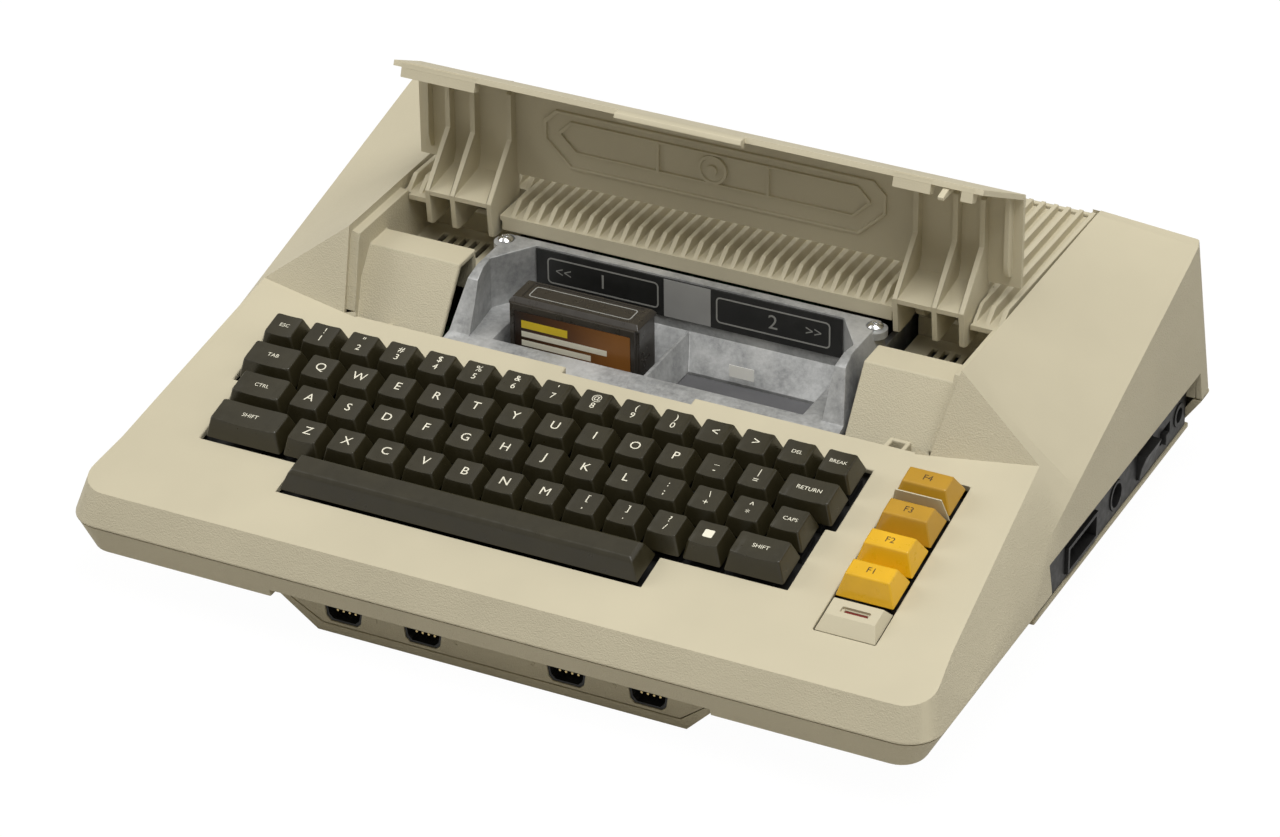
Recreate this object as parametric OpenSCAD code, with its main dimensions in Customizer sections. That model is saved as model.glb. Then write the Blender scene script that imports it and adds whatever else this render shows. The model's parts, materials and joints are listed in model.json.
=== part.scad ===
// Vintage home computer: sloping keyboard deck, cartridge door standing open over a
// cast metal bay, ribbed lift-off cover behind it and four game ports under the lip.
// Millimetres. X to the right, Y to the rear, Z up. Origin on the desk, mid case.
// Every shape is drawn from the front edge of the case (y = 0) and then moved back
// by half the depth.

/* [Case] */
// Overall width, across the seam
body_w = 406.4; // [404:0.1:409]
// Overall depth
body_d = 317.5; // [316:0.1:319]
// Height of the wings and of the closed door
body_h = 114.3; // [113.5:0.1:115]
// Height of the seam between the two shells
seam_z = 36.4; // [36:0.1:36.8]
// Wall thickness of the moulded shells
wall = 2.6; // [2.4:0.1:2.8]
// Slope of the keyboard deck
deck_tilt = 12.64; // [12.4:0.01:12.9]
// Height of the deck at its front edge
deck_z0 = 51; // [50.5:0.1:51.5]
// Front edge of the deck, behind the case front
deck_y0 = 8.2; // [7.8:0.1:8.6]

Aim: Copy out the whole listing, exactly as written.

Answer to this task:
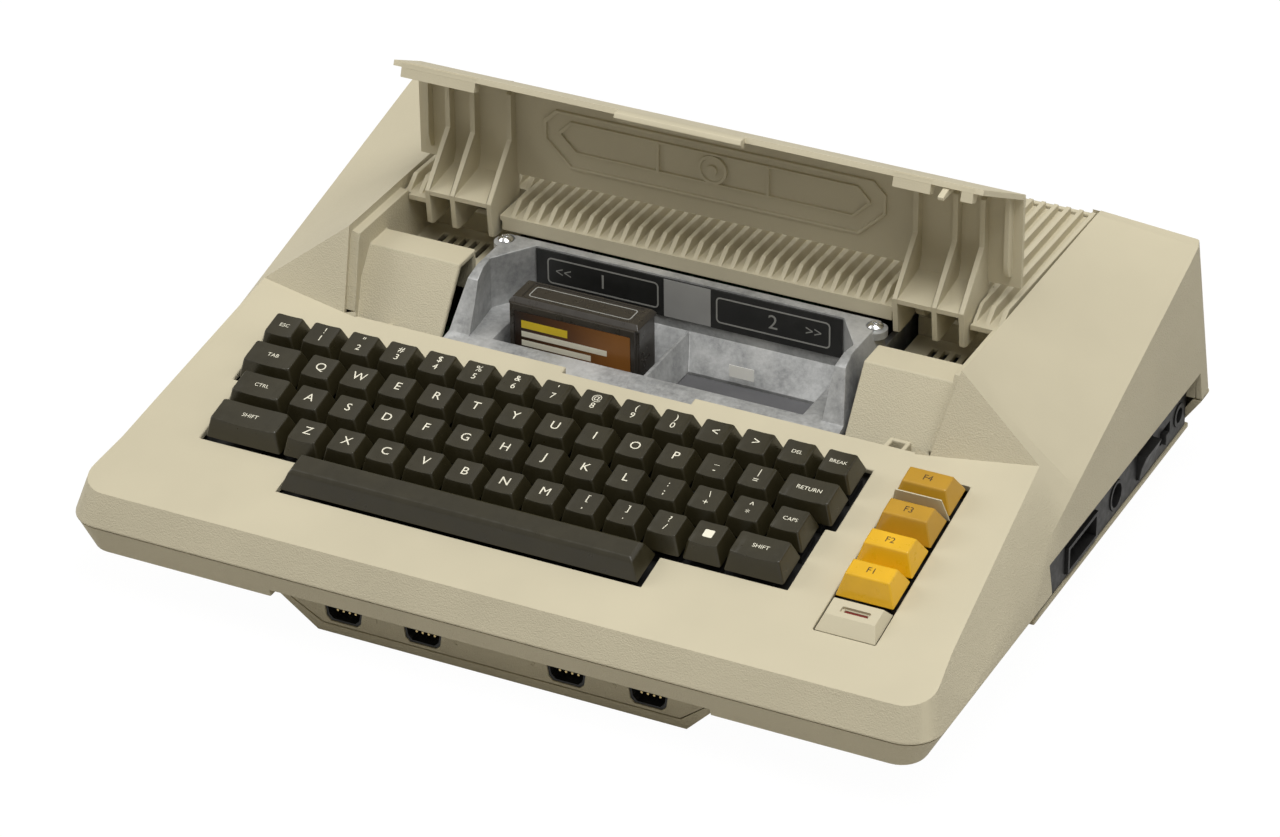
Recreate this object as parametric OpenSCAD code, with its main dimensions in Customizer sections. That model is saved as model.glb. Then write the Blender scene script that imports it and adds whatever else this render shows. The model's parts, materials and joints are listed in model.json.
=== part.scad ===
// Vintage home computer: sloping keyboard deck, cartridge door standing open over a
// cast metal bay, ribbed lift-off cover behind it and four game ports under the lip.
// Millimetres. X to the right, Y to the rear, Z up. Origin on the desk, mid case.
// Every shape is drawn from the front edge of the case (y = 0) and then moved back
// by half the depth.

/* [Case] */
// Overall width, across the seam
body_w = 406.4; // [404:0.1:409]
// Overall depth
body_d = 317.5; // [316:0.1:319]
// Height of the wings and of the closed door
body_h = 114.3; // [113.5:0.1:115]
// Height of the seam between the two shells
seam_z = 36.4; // [36:0.1:36.8]
// Wall thickness of the moulded shells
wall = 2.6; // [2.4:0.1:2.8]
// Slope of the keyboard deck
deck_tilt = 12.64; // [12.4:0.01:12.9]
// Height of the deck at its front edge
deck_z0 = 51; // [50.5:0.1:51.5]
// Front edge of the deck, behind the case front
deck_y0 = 8.2; // [7.8:0.1:8.6]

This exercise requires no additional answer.